AUSTRALIA'S overseas aid is often fragmented, poorly directed and difficult to evaluate, according to an annual report on the effectiveness of the government's overseas development program.

The report, by AusAID's internal watchdog, the Office of Development Effectiveness, praised the aid program's "impressive reach … and effectiveness", but said there were significant structural problems.

"AusAID does not have an overarching strategy on implementing the aid effectiveness agenda and has not clarified how to report against aid effectiveness principles," the report says.

"It needs a strategy for reporting that sets out benchmarks and targets for country and regional programs in terms of aid effectiveness principles."
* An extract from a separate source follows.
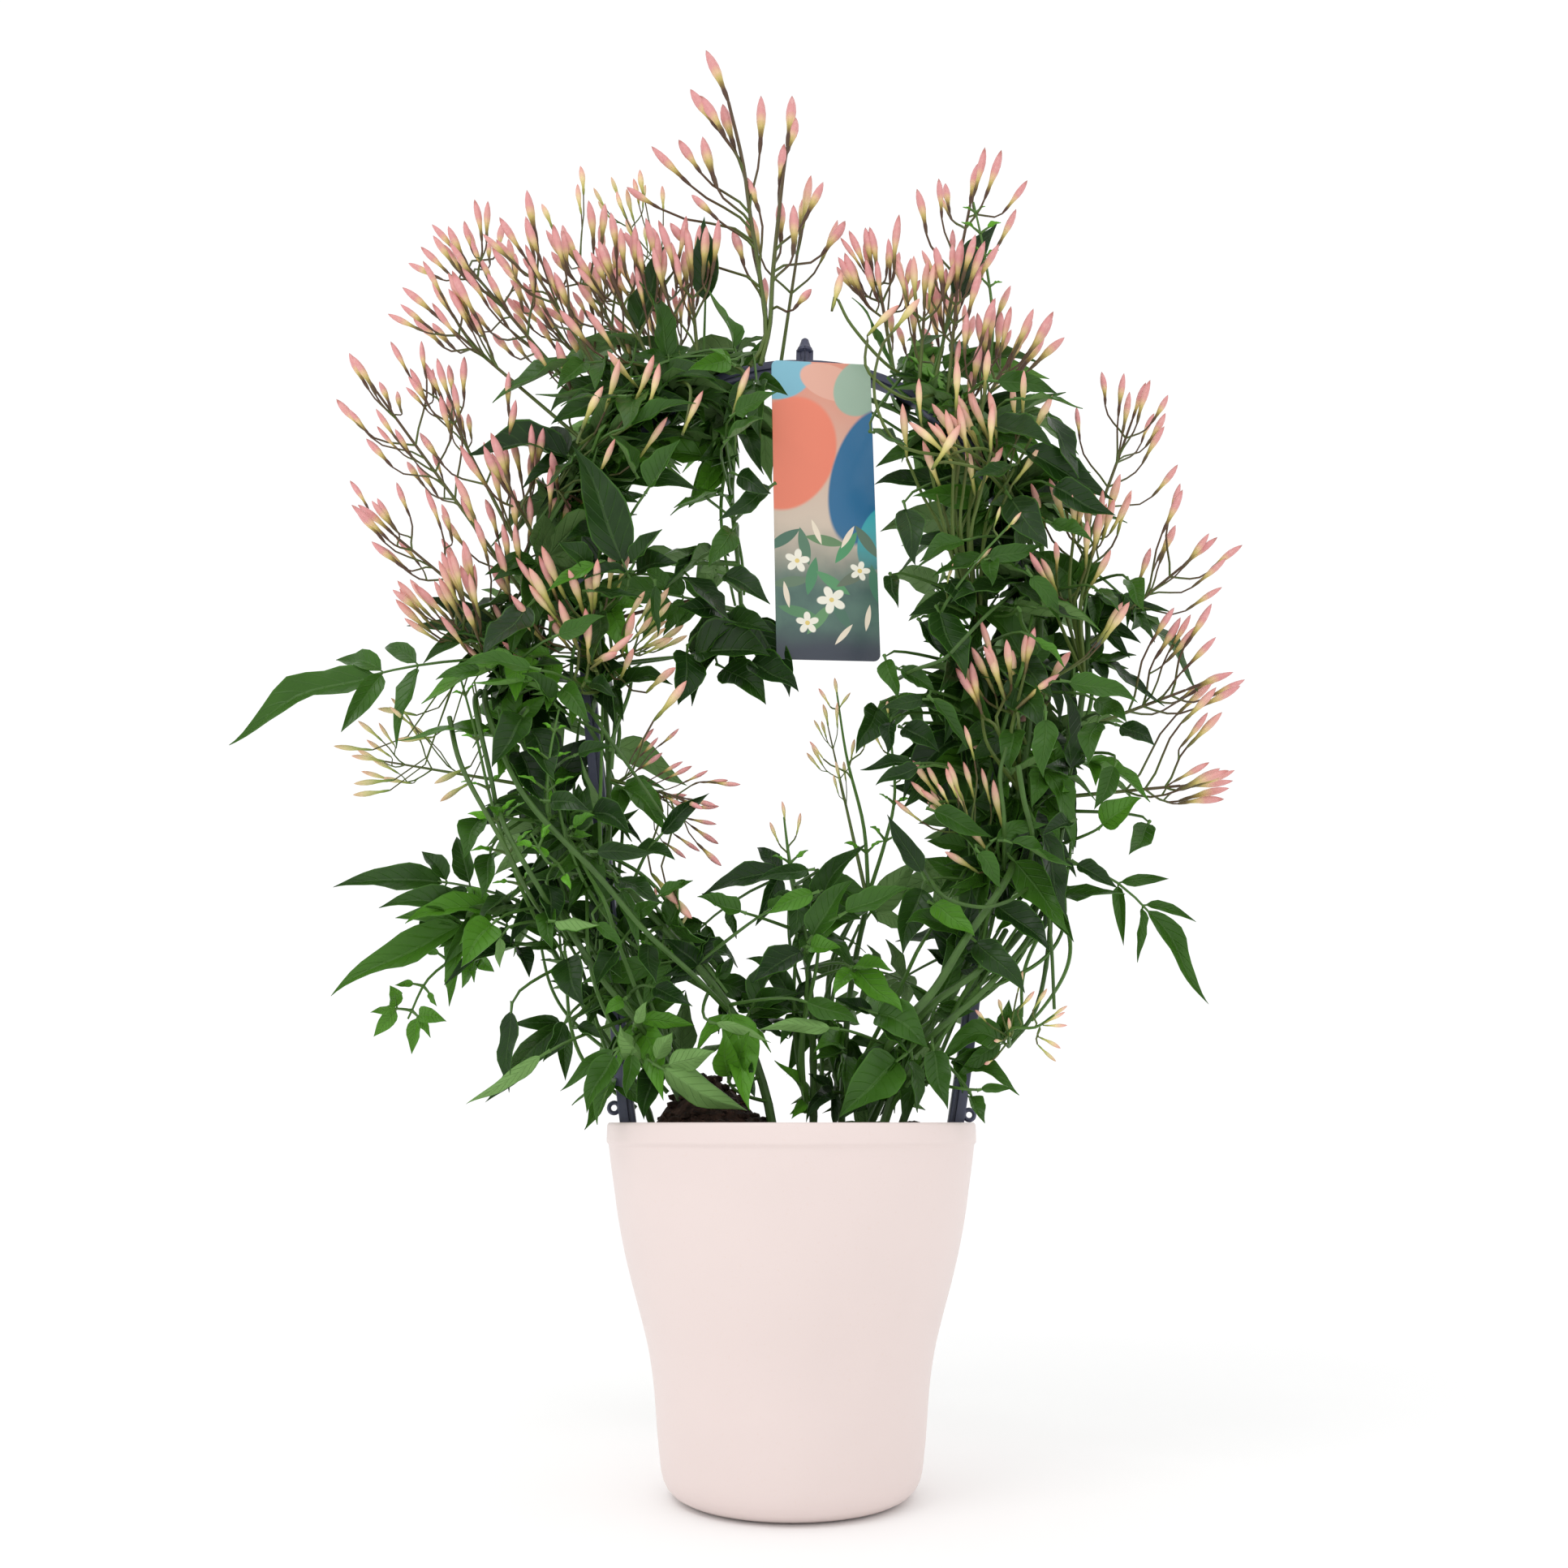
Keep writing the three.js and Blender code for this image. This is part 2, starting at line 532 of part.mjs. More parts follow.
// carrier, place along it (0 root, 1 tip), the leaf's tip, end leaflet's length, pairs of leaflets
const LEAVES = [
  ["stem_left_front", 1, [-237, -26, 296], 66, 2],
  ["stem_left_front", 0.84, [-159, -46, 291], 58, 1],
  ["stem_left_front", 0.44, [-42, -48, 232], 36, 1],
  ["stem_left_front", 0.3, [-15, -52, 144], 46, 1],
  ["stem_left_outer", 1, [-198, 8, 238], 46, 2],
  ["stem_left_outer", 0.96, [-187, -14, 189], 58, 1],
  ["stem_left_outer", 0.84, [-141, -22, 195], 38, 1],
  ["stem_left_outer", 0.6, [-128, 10, 148], 44, 1],
  ["stem_left_outer", 0.4, [-82, -18, 137], 30, 1],
  ["stem_left_low", 0.42, [-48, -44, 149], 36, 1],
  ["stem_left_low", 0.9, [-140, 6, 262], 34, 1],
  ["stem_left_inner", 0.98, [-86, -38, 423], 60, 1],
  ["stem_left_inner", 0.6, [-49, -34, 319], 34, 1],
  ["stem_left_inner", 0.3, [-50, -30, 256], 34, 1],
  ["stem_left_mid", 0.55, [-146, -24, 343], 34, 1],
  ["stem_left_top", 0.06, [-144, -26, 427], 54, 1],
  ["stem_left_top", 0.5, [-71, -56, 422], 40, 1],
  ["stem_left_top", 0.9, [-37, -24, 509], 44, 0],
  ["stem_left_top", 0.97, [-13, -42, 426], 38, 1],
  ["stem_back_left", 0.5, [-124, 38, 470], 40, 1],
  ["stem_back_left", 0.2, [-132, 48, 396], 40, 0],
  ["stem_back_left", 0.8, [-52, 50, 500], 40, 0],
  ["stem_back_left", 0.95, [-10, 46, 446], 40, 0],
  ["stem_crown", 1, [-44, -14, 314], 36, 1],
  ["stem_crown", 0.97, [0, -16, 317], 42, 1],
  ["stem_crown", 0.7, [-54, -26, 362], 36, 1],
  ["stem_crown", 0.5, [-50, -30, 398], 36, 1],
  ["stem_right_top", 0.98, [28, -34, 498], 34, 0],
  ["stem_right_top", 0.75, [96, -12, 554], 46, 0],
  ["stem_right_top", 0.3, [123, -24, 457], 44, 1],
  ["stem_right_mid", 0.9, [147, -20, 395], 46, 1],
  ["stem_right_mid", 0.5, [67, -50, 347], 42, 1],
  ["stem_right_outer", 1, [178, -8, 323], 42, 2],
  ["stem_right_outer", 0.55, [159, -16, 313], 36, 1],
  ["stem_right_outer", 0.1, [149, -24, 270], 32, 1],
  ["stem_back_right", 0.15, [140, 46, 366], 40, 0],
  ["stem_back_right", 0.45, [138, 44, 440], 40, 1],
  ["stem_back_right", 0.72, [96, 46, 500], 40, 0],
  ["stem_back_right", 0.95, [22, 48, 440], 40, 0],
  ["stem_right_inner", 0.7, [28, -8, 298], 30, 2],
  ["stem_right_inner", 0.35, [46, -20, 268], 30, 1],
  ["stem_right_inner", 0.9, [61, -46, 308], 38, 1],
  ["stem_right_low", 0.86, [174, -12, 189], 46, 2],
  ["stem_right_low", 0.7, [136, -26, 230], 38, 1],
  ["stem_right_front", 0.8, [107, -52, 215], 46, 1],
  ["stem_right_front", 0.5, [43, -54, 215], 38, 1],
  ["stem_right_front", 0.34, [18, -50, 141], 38, 0],
  ["stem_right_low", 0.3, [90, -26, 151], 30, 1],
  ["stem_left_back", 0.35, [-88, 50, 168], 40, 0],
  ["stem_left_back", 0.6, [-118, 46, 236], 40, 0],
  ["stem_left_back", 0.85, [-48, 42, 292], 40, 0],
  ["stem_right_back", 0.35, [90, 50, 176], 40, 0],
  ["stem_right_back", 0.6, [122, 46, 240], 40, 0],
  ["stem_right_back", 0.85, [54, 42, 284], 40, 0],
  ["stem_centre", 1, [-37, -18, 232], 38, 1],
  ["stem_centre", 0.8, [30, -30, 252], 36, 1],
  ["stem_centre_right", 0.98, [10, -22, 211], 42, 0],
  ["stem_centre_right", 0.9, [58, 14, 250], 34, 1],
  ["stem_centre_right", 0.6, [42, -46, 181], 34, 0],
  ["stem_centre_right", 0.5, [30, 46, 196], 38, 0],
];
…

The report, covering 2009 but made public only recently, comes soon after the Foreign Affairs Minister, Kevin Rudd, ordered the first independent review of the aid program in 15 years.

A panel will assess whether Australia's $4.3 billion in annual aid is being spent efficiently and make recommendations to improve its structure and delivery.

Since his appointment as foreign minister after the election in August, Mr Rudd has emphasised that Australia's aid program must be defined by its effectiveness as much as the total spent.

In October the government announced the number of Australian aid advisers in East Timor would be cut by a third, saving an estimated $3 million, which will be redirected to new and existing projects. The cuts followed a similar overhaul of the aid program in Papua New Guinea.

The report says there is a tendency to funnel aid money through the recipient governments, ignoring grassroots organisations.

"Much of the aid program's knowledge of governance and the public sector is at the national level and there is little understanding of the complex system that determines whether services are actually delivered," it says.

It also says there is an increasing tendency for more, smaller projects, noting the number of bilateral aid projects tripled between 1996 and 2006, more than double the increase in aid.

"An increase in the number of small activities increases the burden on partner countries, which have to manage, co-ordinate and monitor aid contributions," it says.

"Australia and its partner countries have made commitments to address proliferation, however, the data suggest that to date there has been a lack of follow-through."